■ **Aim**:
Return the line containing "cut_flats(jaws, helpers)", the line containing "obj.matrix_world = world", and every line between them, exactly as they stand. Output nothing else.

■ **Available data**:
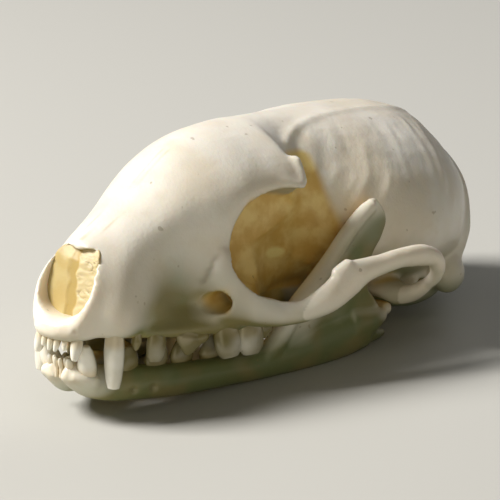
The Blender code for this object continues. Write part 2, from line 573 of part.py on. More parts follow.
    def jaw(self):
        """Build the left half of the lower jaw with its teeth."""
        body = tube("body", JAW_BODY, self.helpers, sides=20)
        pieces = [body, self.ramus()]
        pieces.append(tube("front_edge", RAMUS_EDGE, self.helpers, aim=(0, 1, 0)))
        pieces.append(tube("condyle", JAW_CONDYLE, self.helpers))
        pieces.append(tube("condyle_neck", CONDYLE_NECK, self.helpers))
        pieces.append(tube("angle", JAW_ANGLE, self.helpers))
        pieces.append(tube("canine_root", JAW_CANINE_ROOT, self.helpers))
        bone = fuse("mandible_left", pieces, SMALL_VOXEL, self.parts, passes=3)
        cutters = [ball("muscle_hollow", *MUSCLE_HOLLOW[:2], self.helpers, MUSCLE_HOLLOW[2])]
        cutters.append(self.midline_block())
        boolean(bone, cutters, "DIFFERENCE")
        thin_out(bone, JAW_FACES)
        boolean(bone, self.lower_teeth(), "UNION", "MANIFOLD")
        keep_largest(bone)
        return bone

    def ramus(self):
        """Loft the thin upright plate of the jaw from level slices."""
        front, back = line(RAMUS_FRONT), line(RAMUS_BACK)
        centre, half = line(RAMUS_CENTRE), line(RAMUS_HALF_THICKNESS)
        rings = []
        for i in range(RAMUS_SLICES + 1):
            z = RAMUS_LOW + (RAMUS_TOP - RAMUS_LOW) * i / RAMUS_SLICES
            y0, y1 = front(z), back(z)
            ring = []
            for k in range(RAMUS_SIDES):
                turn = 2 * math.pi * k / RAMUS_SIDES
                reach = (y0 + y1) / 2 + (y1 - y0) / 2 * math.cos(turn)
                swell = abs(math.sin(turn)) ** RAMUS_FLATNESS * math.copysign(1, math.sin(turn))
                lean = (reach - y0) * RAMUS_SPREAD
                ring.append((centre(z) + lean + half(z) * swell, reach, z))
            rings.append(ring)
        return loft("ramus", rings, self.helpers)

    def midline_block(self):
        """Make the block that keeps the two jaw halves a thin gap apart."""
        bpy.ops.mesh.primitive_cube_add(size=1)
        block = bpy.context.object
        block.name = "midline_block"
        edge = GAP / 2
        size = Matrix.Diagonal((*MIDLINE_BLOCK, 1))
        place = Matrix.Translation((edge - MIDLINE_BLOCK[0] / 2, *MIDLINE_CENTRE))
        block.data.transform(Matrix.Scale(MM, 4) @ place @ size)
        return block

    def tooth(self, name, stations, side):
        """Make one rooted cusp on a side from its stations."""
        placed = [(s[0] * side, *s[1:]) for s in stations]
        return tube(name, placed, self.helpers, aim=(0, 1, 0), sides=CUSP_SIDES, per_span=1)

    def upper_teeth(self, side):
        """Make the upper teeth of one side."""
        return self.teeth(UPPER_CUSPS, side, -1)

    def lower_teeth(self):
        """Make the lower teeth of the left side."""
        return self.teeth(LOWER_CUSPS, 1, 1)

    def teeth(self, table, side, rise):
        """Make a row of cusps, each from its base, size, tip and shape."""
        made = []
        for name, base, halves, tip, shape in table:
            bulge, shoulder, point = shape
            x, y, z = base
            across, along = halves
            root = z - rise * ROOT_DEPTH
            belly = [(1 - bulge) * b + bulge * t for b, t in zip(base, tip)]
            upper = [(1 - SHOULDER_AT) * b + SHOULDER_AT * t for b, t in zip(base, tip)]
            stations = [(x, y, root, across * ROOT_WIDTHS[0], along * ROOT_WIDTHS[1]),
                        (x, y, z, across * NECK_WIDTH, along * NECK_WIDTH),
                        (*belly, across, along),
                        (*upper, across * shoulder, along * shoulder),
                        (*tip, across * point, along * point)]
            made.append(self.tooth(name, stations, side))
        return made


def material(name):
    """Make a bone finish for a node."""
    finish = bpy.data.materials.new(name)
    finish.use_nodes = True
    shader = finish.node_tree.nodes["Principled BSDF"]
    colour = next(c for key, c in BONE_COLOURS.items() if name.startswith(key))
    shader.inputs["Base Color"].default_value = colour
    shader.inputs["Roughness"].default_value = ROUGHNESS
    shader.inputs["Metallic"].default_value = 0.0
    return finish


def place(nodes):
    """Tip the nose up and set the skull on the ground."""
    shift = Vector(PLACE) * MM
    pose = Matrix.Translation(shift) @ Matrix.Rotation(-NOSE_UP, 4, "X")
    for node in nodes:
        node.data.transform(pose)


def cut_flats(nodes, helpers):
    """Cut the jaw's lower border level with the ground so that it rests there."""
    for node in nodes:
        bpy.ops.mesh.primitive_cube_add(size=FLOOR_BLOCK * MM, location=(0, 0, -FLOOR_BLOCK / 2 * MM))
        floor = bpy.context.object
        floor.name = "floor"
        for owner in list(floor.users_collection):
            owner.objects.unlink(floor)
        helpers.objects.link(floor)
        floor.data.transform(floor.matrix_basis)
        floor.matrix_basis = Matrix.Identity(4)
        boolean(node, [floor], "DIFFERENCE")
        keep_largest(node)


def main():
    """Build the skull and set it on the ground."""
    for obj in list(bpy.data.objects):
        bpy.data.objects.remove(obj)
    parts = bpy.data.collections.new("marten_skull")
    helpers = bpy.data.collections.new("cutters")
    helpers.hide_render = True
    for group in (parts, helpers):
        bpy.context.scene.collection.children.link(group)
    skull = Skull(parts, helpers)
    pairs = []
    for left in (skull.arch(), skull.bulla(), skull.jaw()):
        right = mirrored(left, left.name.replace("_left", "_right"), parts)
        pairs += [left, right]
    jaws = pairs[-2:]
    for half in jaws:
        half.data.transform(Matrix.Translation((JAW_SHIFT * MM, 0, 0)))
    cranium = skull.cranium()
    skull.seat(cranium, pairs)
    skull.plant_upper_teeth(cranium)
    nodes = [cranium, *pairs]
    place(nodes)
    cut_flats(jaws, helpers)
    for node in nodes:
        node.data.materials.clear()
        node.data.materials.append(material(node.name))
        node.data.shade_smooth()
        node.data.set_sharp_from_angle(angle=math.radians(CREASE_ANGLE))


main()
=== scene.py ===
"""Life-size skull of a young pine marten in bleached bone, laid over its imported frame.

Forms are drawn in the skull's own frame, in millimetres: x to the animal's left, y back from the
front teeth and z up from the upper tooth line. Every finished piece is then tipped nose up and set
on the ground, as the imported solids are.
"""
from __future__ import annotations

import logging
import math
from dataclasses import dataclass
from enum import Enum

import bpy
import numpy as np
from mathutils import Matrix, Vector, noise
from mathutils.bvhtree import BVHTree


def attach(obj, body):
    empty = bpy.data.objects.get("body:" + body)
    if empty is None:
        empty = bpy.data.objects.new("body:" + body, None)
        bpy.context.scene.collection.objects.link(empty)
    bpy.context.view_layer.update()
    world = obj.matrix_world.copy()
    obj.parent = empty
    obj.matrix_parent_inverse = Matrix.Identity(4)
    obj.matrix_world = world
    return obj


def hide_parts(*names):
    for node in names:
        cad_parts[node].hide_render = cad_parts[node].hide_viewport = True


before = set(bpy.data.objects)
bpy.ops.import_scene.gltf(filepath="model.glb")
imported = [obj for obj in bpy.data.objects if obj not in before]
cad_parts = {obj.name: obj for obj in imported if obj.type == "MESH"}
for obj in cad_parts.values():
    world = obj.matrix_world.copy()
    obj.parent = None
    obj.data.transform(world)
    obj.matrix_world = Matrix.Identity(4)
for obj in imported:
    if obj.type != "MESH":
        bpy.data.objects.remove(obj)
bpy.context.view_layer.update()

log = logging.getLogger("marten_skull")

Station = tuple[float, float, float, float, float]
Point = tuple[float, float, float]
Knots = tuple[tuple[float, float], ...]
Colour = tuple[float, float, float]
Spot = tuple[Point, float, float]
Limits = tuple[float, float, float]
Oval = tuple[tuple[float, float], tuple[float, float]]

MM = 0.001
NOSE_UP = math.radians(8.6)
PLACE = (0.0, -39.0, 12.05)
JAW_SHIFT = -0.2
WIDTH_SCALE = 1.04

DENT_FALL = 1.4
# Settings of the shelter measure, which feeds the painted recess shade.
GRAZING = 0.15
RAY_START = 0.2
CRANIUM_REACH = 16.0
JAW_REACH = 12.0
TOOTH_REACH = 6.0
SCROLL_REACH = 5.0
FEW_RAYS = 18


def pose() -> Matrix:
    """Return the step from the skull's frame, in metres, to the ground frame."""
    return Matrix.Translation(Vector(PLACE) * MM) @ Matrix.Rotation(-NOSE_UP, 4, "X")


class Side(Enum):
    """A side of the animal, by the sign of its x."""

    LEFT = 1
    RIGHT = -1

    @property
    def word(self) -> str:
        """Return the side's name in small letters."""
        return self.name.lower()


# Smooth lines


def line(knots: Knots, x: float) -> float:
    """Read a smooth curve through knots, which never swings past them.

    Args:
        knots: Pairs of place and value, in rising order of place.
        x: The place to read.

    Returns:
        The value at x, held level past both ends.
    """
    places = [k[0] for k in knots]
    values = [k[1] for k in knots]
    slopes = [(values[i + 1] - values[i]) / (places[i + 1] - places[i]) for i in range(len(knots) - 1)]
    ends = [slopes[0]]
    for before, after in zip(slopes, slopes[1:]):
        ends.append(0.0 if before * after <= 0 else 2 * before * after / (before + after))
    ends.append(slopes[-1])
    x = min(max(x, places[0]), places[-1])
    i = 0
    while i < len(places) - 2 and x > places[i + 1]:
        i += 1
    span = places[i + 1] - places[i]
    t = (x - places[i]) / span
    rise = (3 - 2 * t) * t * t
    bend = t * (1 - t) * (ends[i] * (1 - t) - ends[i + 1] * t)
    return values[i] * (1 - rise) + values[i + 1] * rise + span * bend


def smooth_points(points: list[Vector], per_span: int, closed: bool = False) -> list[Vector]:
    """Return points on a smooth curve through given ones.

    Args:
        points: Vectors of any length whose first three values are a place.
        per_span: How many points each span is given.
        closed: Whether the curve returns to its start.

    Returns:
        The points along the curve, with both ends of an open one.
    """
    count = len(points)
    out: list[Vector] = []
    for i in range(count if closed else count - 1):
        p1, p2 = points[i], points[(i + 1) % count]
        p0 = points[i - 1] if closed or i else p1 - (p2 - p1)
        p3 = points[(i + 2) % count] if closed or i + 2 < count else p2 + (p2 - p1)
        d0, d1, d2 = (Vector((b - a)[:3]).length + 1e-9 for a, b in ((p0, p1), (p1, p2), (p2, p3)))
        m1 = (p2 - p0) / (d0 + d1) * d1
        m2 = (p3 - p1) / (d1 + d2) * d1
        for k in range(per_span):
            t = k / per_span
            rise = (3 - 2 * t) * t * t
            out.append(p1 * (1 - rise) + p2 * rise + (m1 * (1 - t) - m2 * t) * t * (1 - t))
    if not closed:
        out.append(points[-1].copy())
    return out


def flipped(stations: list[Station] | tuple[Station, ...], side: Side) -> list[Station]:
    """Return stations on a side of the animal, from those of its left side."""
    return [(s[0] * side.value, *s[1:]) for s in stations]


# Work in the modelling bench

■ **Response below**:
    cut_flats(jaws, helpers)
    for node in nodes:
        node.data.materials.clear()
        node.data.materials.append(material(node.name))
        node.data.shade_smooth()
        node.data.set_sharp_from_angle(angle=math.radians(CREASE_ANGLE))


main()
=== scene.py ===
"""Life-size skull of a young pine marten in bleached bone, laid over its imported frame.

Forms are drawn in the skull's own frame, in millimetres: x to the animal's left, y back from the
front teeth and z up from the upper tooth line. Every finished piece is then tipped nose up and set
on the ground, as the imported solids are.
"""
from __future__ import annotations

import logging
import math
from dataclasses import dataclass
from enum import Enum

import bpy
import numpy as np
from mathutils import Matrix, Vector, noise
from mathutils.bvhtree import BVHTree


def attach(obj, body):
    empty = bpy.data.objects.get("body:" + body)
    if empty is None:
        empty = bpy.data.objects.new("body:" + body, None)
        bpy.context.scene.collection.objects.link(empty)
    bpy.context.view_layer.update()
    world = obj.matrix_world.copy()
    obj.parent = empty
    obj.matrix_parent_inverse = Matrix.Identity(4)
    obj.matrix_world = world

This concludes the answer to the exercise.